TASK INSTRUCTIONS —
Nothing in the records may be left out or altered; reproduce them all exactly.

[Extracted records]
+++++
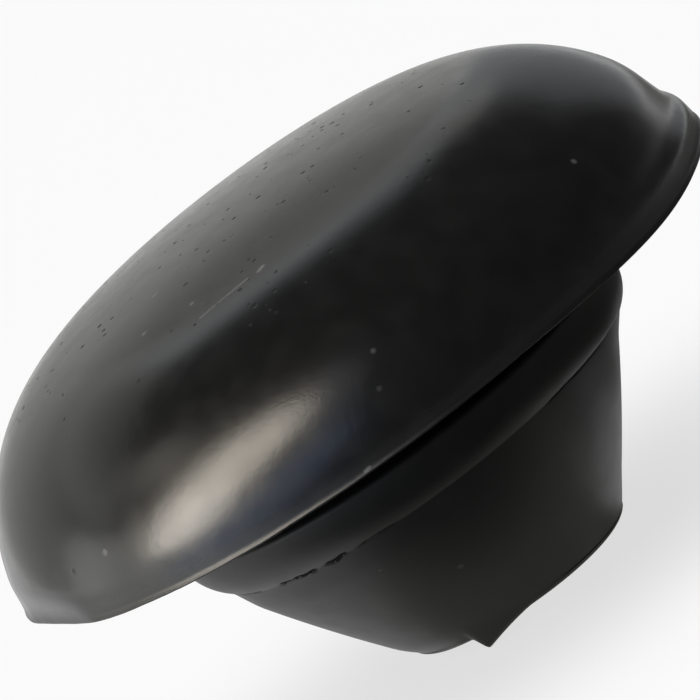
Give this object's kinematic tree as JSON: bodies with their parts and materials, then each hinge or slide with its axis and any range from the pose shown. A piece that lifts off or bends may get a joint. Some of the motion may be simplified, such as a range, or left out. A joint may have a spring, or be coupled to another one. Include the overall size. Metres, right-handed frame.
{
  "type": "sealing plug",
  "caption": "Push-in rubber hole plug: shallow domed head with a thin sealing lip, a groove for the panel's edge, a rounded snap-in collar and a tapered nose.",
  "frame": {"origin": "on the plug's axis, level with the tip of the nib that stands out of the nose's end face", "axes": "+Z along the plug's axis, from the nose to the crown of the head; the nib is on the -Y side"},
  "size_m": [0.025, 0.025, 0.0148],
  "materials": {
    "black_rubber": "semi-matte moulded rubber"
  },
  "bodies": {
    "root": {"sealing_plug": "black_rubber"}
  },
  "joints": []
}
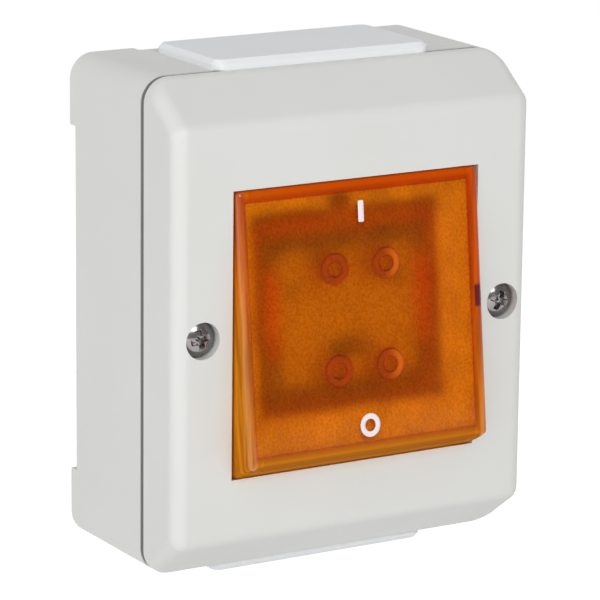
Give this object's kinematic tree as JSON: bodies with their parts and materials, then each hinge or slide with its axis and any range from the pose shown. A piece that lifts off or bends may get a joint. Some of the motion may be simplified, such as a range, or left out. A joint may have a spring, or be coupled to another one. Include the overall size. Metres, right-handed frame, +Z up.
+++++
THE RESPONSE —
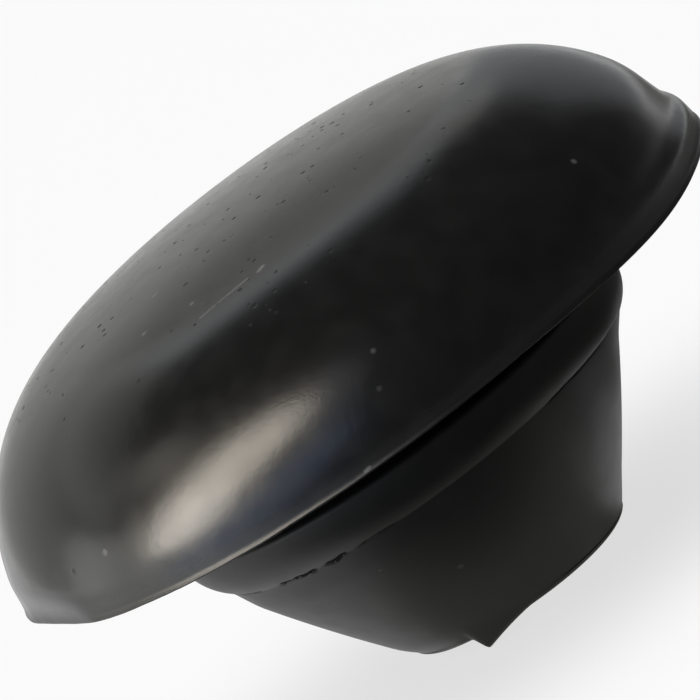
Give this object's kinematic tree as JSON: bodies with their parts and materials, then each hinge or slide with its axis and any range from the pose shown. A piece that lifts off or bends may get a joint. Some of the motion may be simplified, such as a range, or left out. A joint may have a spring, or be coupled to another one. Include the overall size. Metres, right-handed frame.
{
  "type": "sealing plug",
  "caption": "Push-in rubber hole plug: shallow domed head with a thin sealing lip, a groove for the panel's edge, a rounded snap-in collar and a tapered nose.",
  "frame": {"origin": "on the plug's axis, level with the tip of the nib that stands out of the nose's end face", "axes": "+Z along the plug's axis, from the nose to the crown of the head; the nib is on the -Y side"},
  "size_m": [0.025, 0.025, 0.0148],
  "materials": {
    "black_rubber": "semi-matte moulded rubber"
  },
  "bodies": {
    "root": {"sealing_plug": "black_rubber"}
  },
  "joints": []
}
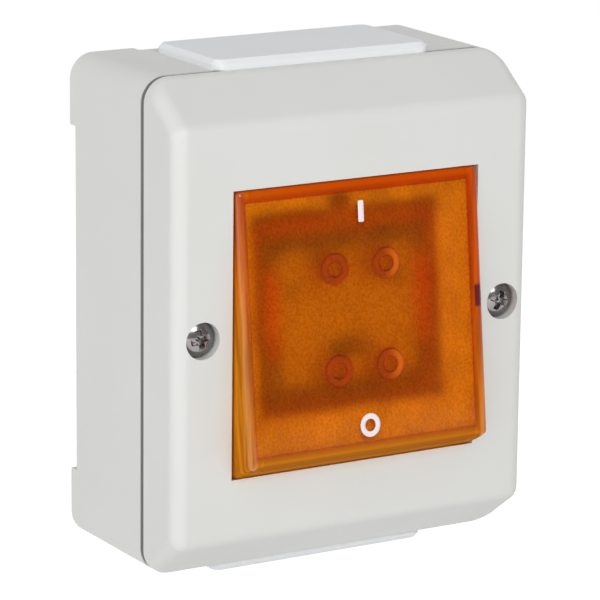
Give this object's kinematic tree as JSON: bodies with their parts and materials, then each hinge or slide with its axis and any range from the pose shown. A piece that lifts off or bends may get a joint. Some of the motion may be simplified, such as a range, or left out. A joint may have a spring, or be coupled to another one. Include the overall size. Metres, right-handed frame, +Z up.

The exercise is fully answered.